Уже одно то, что в отношении евреев всё время применялось особое законодательство, создавало впечатление, что евреи – не в том положении, что все остальные граждане, что они не могут считаться вполне «нашими». И всё это накладывалось на массовое сознание, с его средневековыми предрассудками и психологией единственного царства истинной веры. К тому же это происходило на фоне начавшихся болезненных процессов модернизации, когда массы людей чувствуют себя выбитыми из колеи, когда они ищут виновных (Джадж 1998: 24, 28, 150).
Могли ли российские власти обойтись без антисемитизма? Да, могли.
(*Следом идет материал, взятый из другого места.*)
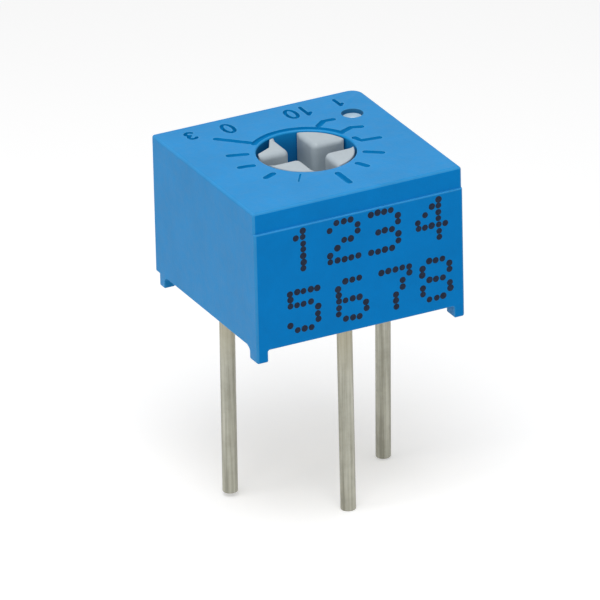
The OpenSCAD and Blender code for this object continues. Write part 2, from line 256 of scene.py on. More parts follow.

Старая Австрия по своему политическому устройству была династическим государством, таким же анахроничным по политическому устройству, как и царская Россия. Но в Австрии ограничения для евреев были отменены ещё в 1781 г., а антисемитизм отдельных групп (например, немецких националистов) власти не поощряли: он угрожал устойчивости самой монархии. Поэтому в Австрии погромов не было. Евреи пользовались полным гражданским равноправием и до конца остались лояльны Габсбургам. Не менее показателен пример Португалии, где в середине XVIII в. маркиз де Помбал отменил неравноправие «новых христиан» (евреев, насильно обращённых в католицизм) и уничтожил списки, на основании которых инквизиция выискивала этих людей, чтобы шантажировать.
«Одним из последствий реформ Помбала было окончательное решение иудейской проблемы в Португалии. Уравнение в правах “новых христиан” и прекращение их преследования позволило им полностью ассимилироваться с остальной частью населения, к чему они, собственно говоря, и стремились на протяжении нескольких столетий и чему искусственно препятствовал террор инквизиции. Процесс ассимиляции произошёл столь быстро, что несколько десятилетий спустя после реформ Помбала в Португалии исчезли всякие следы “новых христиан”» (Григулевич 1985: 344).
А вместе с ними исчезла и проблема, созданная искусственно и причинившая стране огромный ущерб.